Connecting legacy bob.bio.base to PipelineSimple

The transition to the pipeline concept changed the way data goes from the raw sample to the extracted features, and how the biometric algorithm is applied. However, a set of tools was implemented to support the older bob implementations (designated as legacy) of database, preprocessor, extractor, and algorithms.

This adaptation consists of wrapper classes that take a legacy bob class as input and constructs a Transformer or bob.bio.base.pipelines.BioAlgorithm out of it.

Warning

A temporary folder is created in case a legacy bob package needs to write on disk during its operation. However, this folder is persistent between experiments. You should remove its content before running another experiment.

Legacy FileList Database interface

This is a similar database interface to the CSV file interface, but takes information from a series of two- or three-column files without header instead of CSV files and returns a legacy database (use a Database Connector (was removed) <bob.bio.base.legacy.database_connector> to create a database interface).

The files are separated into three sets: 'world' (training; optional), 'dev' (development; required) and 'eval' (evaluation; optional) set to be used by the biometric verification algorithm. The summarized complete structure of the list base directory (here denoted as basedir) containing all the files should be like this:

filelists_directory
|
+-- norm
|   |
|   +-- train_world.lst
|   +-- train_optional_world_1.lst
|   +-- train_optional_world_2.lst
|
+-- dev
|   |
|   +-- for_models.lst
|   +-- for_probes.lst
|   +-- for_scores.lst
|   +-- for_tnorm.lst
|   +-- for_znorm.lst
|
+-- eval
    |
    +-- for_models.lst
    +-- for_probes.lst
    +-- for_scores.lst
    +-- for_tnorm.lst
    +-- for_znorm.lst

The file lists contain several information that need to be available for the biometric recognition experiment to run properly. A complete list of possible information is:

  • filename: The name of the data file, relative to the common root of all data files, and without file name extension.

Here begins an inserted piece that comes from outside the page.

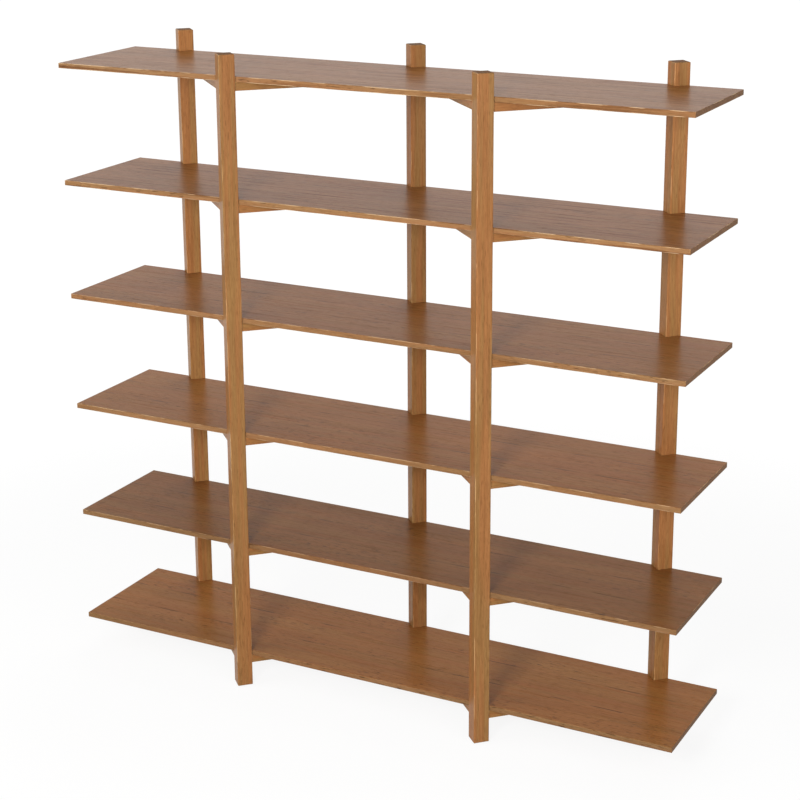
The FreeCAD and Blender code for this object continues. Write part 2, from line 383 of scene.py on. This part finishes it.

  • client_id: The name or ID of the subject the biometric traces of which are contained in the data file. These names are handled as str objects, so 001 is different from 1.

  • model_id:

    • used for model enrollment: The name or ID of the client model that should be enrolled. In most cases, the model_id is identical to the client_id.

    • used for scoring: The name or ID of the client model that the probe file should be compared with.

  • claimed_client_id:

    • used for scoring: The client_id of the client model that the probe file should be compared with.

The following list files need to be created:

  • For training (optional):

    • world file, with default name train_world.lst, in the default sub-directory norm. It is a 2-column file with format:

      filename client_id
      
    • two world files, with default names train_optional_world_1.lst and train_optional_world_2.lst, in default sub-directory norm. The format is the same as for the world file. These files are not needed for most biometric recognition algorithms, hence, they need to be specified only if the algorithm uses them.

  • For enrollment:

    • one or two model files for the development (and evaluation) set, with default name for_models.lst in the default sub-directories dev (and eval). They are 3-column files with format:

      filename model_id client_id
      
  • For scoring:

    There exist two different ways to implement file lists used for scoring.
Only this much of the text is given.